Rose: I’m with Felix on this one, I think KD is gone after this year no matter what happens. The Warriors don’t seem to have the same drive they had in years past (even though I fully expect them to breeze through the playoffs), and with the combination of the internal issues on the team and his permanently bruised ego, I expect him to want to try and be the guy again. I’m not sure where he’ll go, but I think he’s won enough awards and accolades in his time in Oakland where he’ll want to start a new adventure in the league. Please, Kevin, we need some parity again.

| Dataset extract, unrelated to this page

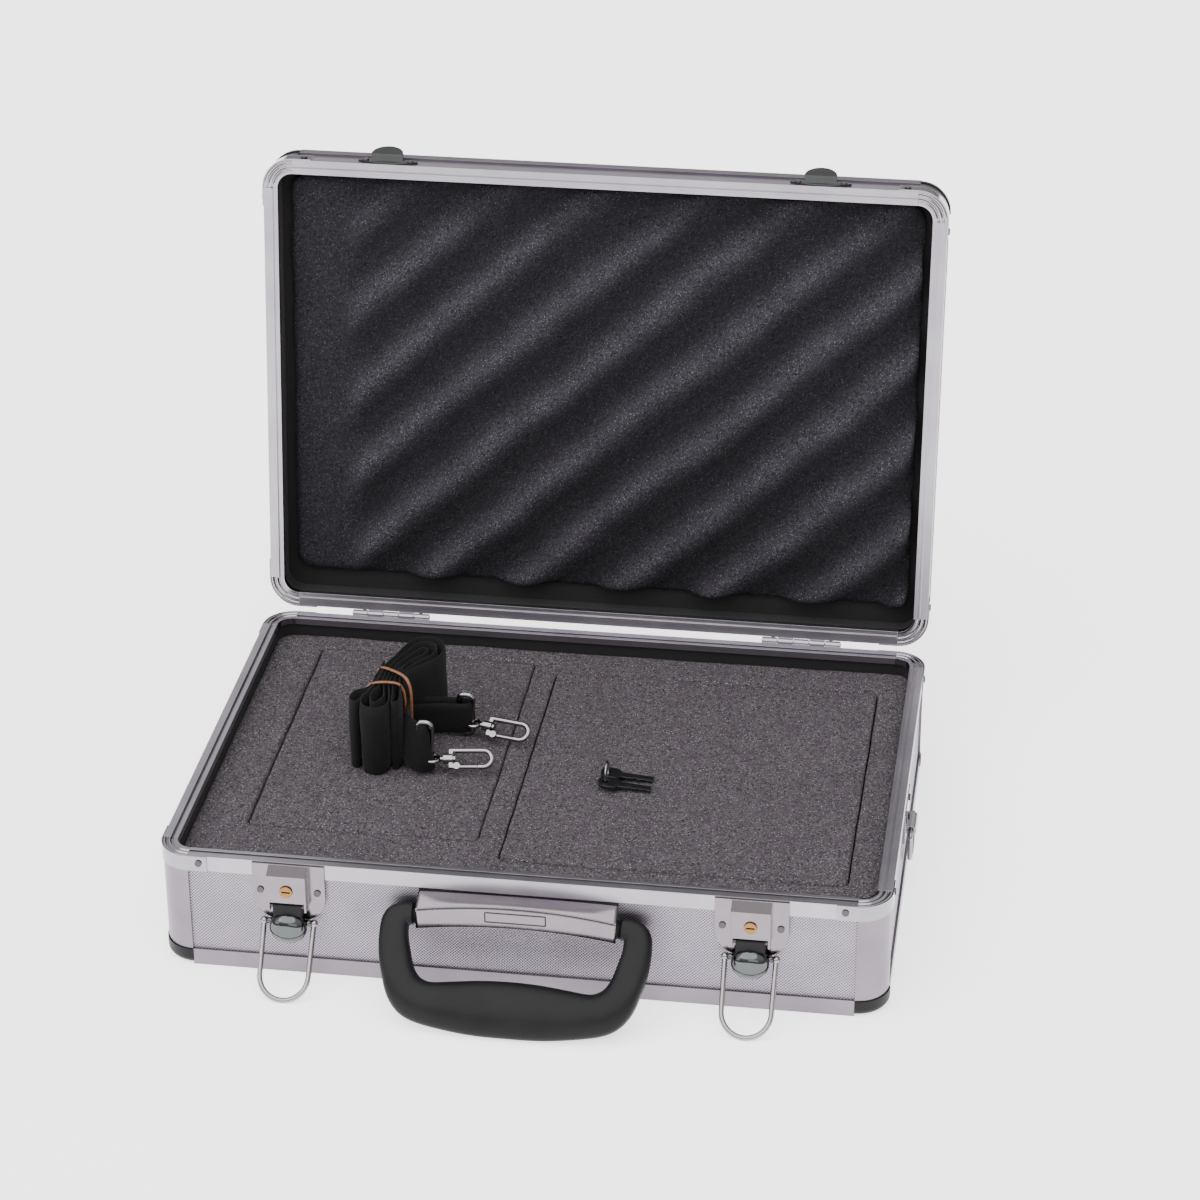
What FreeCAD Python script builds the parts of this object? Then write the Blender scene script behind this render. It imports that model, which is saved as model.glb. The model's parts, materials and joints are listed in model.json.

Mangigian: I believe Kyrie Irving will be out of Boston prior to the 2019-2020 NBA season. Some obvious answers for this question also being Kevin Durant and Anthony Davis, I think Uncle Drew will be on the move. Irving certainly is not struggling in Boston, but it is my belief that Irving wants to be the guy somewhere. With Irving’s contract expiring at the end of this season, Irving will secure the BAG, and it will not be from Boston.

Anderson: Kawhi Leonard. Leonard is still playing top basketball and seems like he’s fitting in well with the Raptors. It doesn’t matter though because Leonard will more than likely be gone next season despite their outcome this season. Leonard wants to play in L.A. and I see him leaving Toronto in free agency for not the Lakers, but the Clippers. He will be the main guy for them even if he brings along another superstar to the team.

5. Who’s a player we should pay more attention to in 2019?

Calpin: I think a player that we should pay more attention to in 2019 is Khris Middleton. He is one of the most underrated players in all the league and is, in my opinion, the reason the Bucks work. Obviously, Giannis is the best player on that team but with all great players and teams in the league, there needs to be the Robin to the Batman and that is Middleton for Milwaukee. He is averaging 17 points, six rebounds and four assists per game on respectable shooting numbers and can defend on the other end. He is still in the prime of his career and we should pay more attention to him.

John-Baptiste: Kyle Lowry. There might not be another player who’s shown two different versions of themselves from the regular season to the playoffs. With Leonard as his running mate now, it will be interesting to see if Lowry’s regular season success leads to sustained great performances in the playoffs this time around. If that happens, maybe Toronto can finally get over the hump.

Rose: It seems silly to tell people to pay more attention to a player like Paul George, but it seems like he and the Thunder have been flying under the radar a bit since the novelty of Russell Westbrook’s triple-doubles has worn off. PG is averaging career highs in all five major categories and has played a huge role in the Thunder holding down a top-three seed in the West. Giannis, Kawhi, and LeBron are spearheading the MVP talk, but Paul George is very close to forcing his way into the conversation, especially if OKC continues playing how they have been in a loaded Western Conference.

Mangigian: In a league loaded with star power, we somehow overlook Devin Booker. The 22-year-old is producing on a nightly basis: averaging 25 points, seven assists, and four rebounds per game. Devin Booker possesses an elite scoring touch, and due to injuries, only played 54 games last year. Do not let the Suns record fool you, Booker has scary potential.

Anderson: Kyrie Irving. Irving is quietly putting his name in the MVP race. Despite the Celtics’ early-season struggles, Irving has been pushing the Celtics towards success lately and can get a bucket whenever he pleases. Irving makes the whole team better and when you have a player like that, it’s hard to not watch him play. It seems as if his season has been too lowkey so far.